What to work on:
Extract exactly those lines that lie between the start of the material and the line with "# surface that", including both boundary lines and no others.

Data shown:
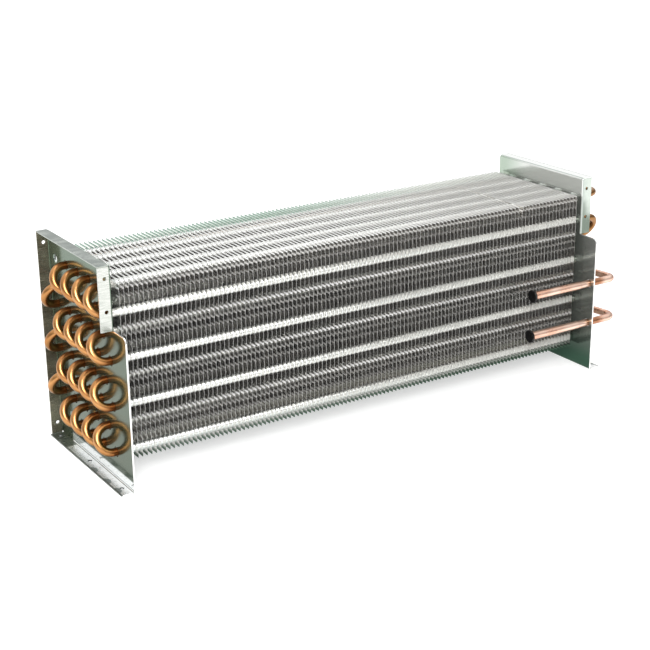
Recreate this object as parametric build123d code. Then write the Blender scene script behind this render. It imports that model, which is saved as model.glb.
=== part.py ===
from build123d import *
import os

# Evaporator coil: two folded sheet end plates, a pack of thin fins between them, and one copper
# circuit that runs back and forth through all of it. X runs along the tubes, Y from the nose of
# the plates to their back, Z up. The origin is the middle of the foot bolt pattern, on the
# surface that the feet stand on. Every size is in millimetres.

# Tube pattern: staggered rows, every other row half a pitch nearer the front
row_count = 8
column_count = 5
tube_pitch = 31.75
row_pitch = 27.5
tube_diameter = 9.52
tube_wall = 0.4
low_row_height = 34.8
top_row_drop = 31.7
front_tube_margin = 12.0
back_tube_margin = 18.125

# End plates
inner_span = 675.0
sheet = 1.5
fold_radius = 1.0
flange_width = 15.5
foot_width = 17.5
nose_depth = 31.0
nose_height = 183.0
nose_corner = 7.0
foot_corner = 2.5
corner_gap = 0.4
tube_hole_clearance = 0.15
collar_entry = 1.2
collar_length = 2.0
collar_wall = 0.8

# Fixing holes
fixing_hole = 4.5
foot_hole_inset = 9.0
foot_front_edge = 17.0
foot_back_edge = 11.0
flange_hole_inset = 7.5
flange_hole_drop = 15.0
flange_hole_spacing = 38.0
back_hole_height = 15.5

# Fins
fin_pitch = 5.775
fin_end_gap = 8.325
fin_thickness = 0.2
fin_edge_margin = 8.75
fin_inset = 0.5
fin_clearance = 0.1

# Copper joints: each leg ends in a bell that a return bend plugs into
hairpin_stand = 4.5
leg_reach = 15.5
return_reach = 22.5
high_return_reach = 37.0
bell_depth = 8.0
bell_taper = 1.0
bell_seat = 7.0
joint_clearance = 0.05

# Connection stubs, whose free ends are widened to take a pipe, and the plugs in them
stub_edge_distance = 10.2
stub_rise = 2.6
stub_hole_clearance = 0.4
stub_socket_gap = 17.0
upper_stub_length = 95.0
lower_stub_length = 97.0
upper_stub_reach = 44.5
lower_stub_reach = 49.0
upper_stub_radius = 10.0
lower_stub_radius = 14.0
plug_diameter = 16.8
plug_head = 3.0
plug_stem = 9.0
plug_edge = 0.8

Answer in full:
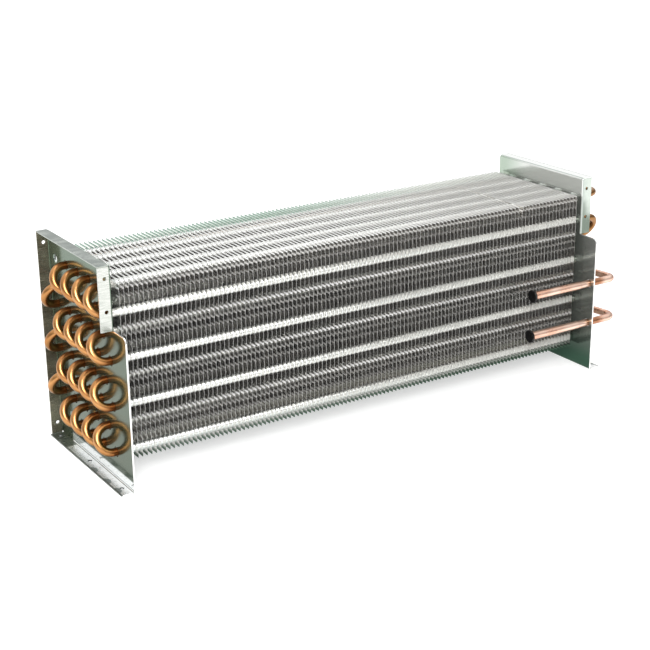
Recreate this object as parametric build123d code. Then write the Blender scene script behind this render. It imports that model, which is saved as model.glb.
=== part.py ===
from build123d import *
import os

# Evaporator coil: two folded sheet end plates, a pack of thin fins between them, and one copper
# circuit that runs back and forth through all of it. X runs along the tubes, Y from the nose of
# the plates to their back, Z up. The origin is the middle of the foot bolt pattern, on the
# surface that the feet stand on. Every size is in millimetres.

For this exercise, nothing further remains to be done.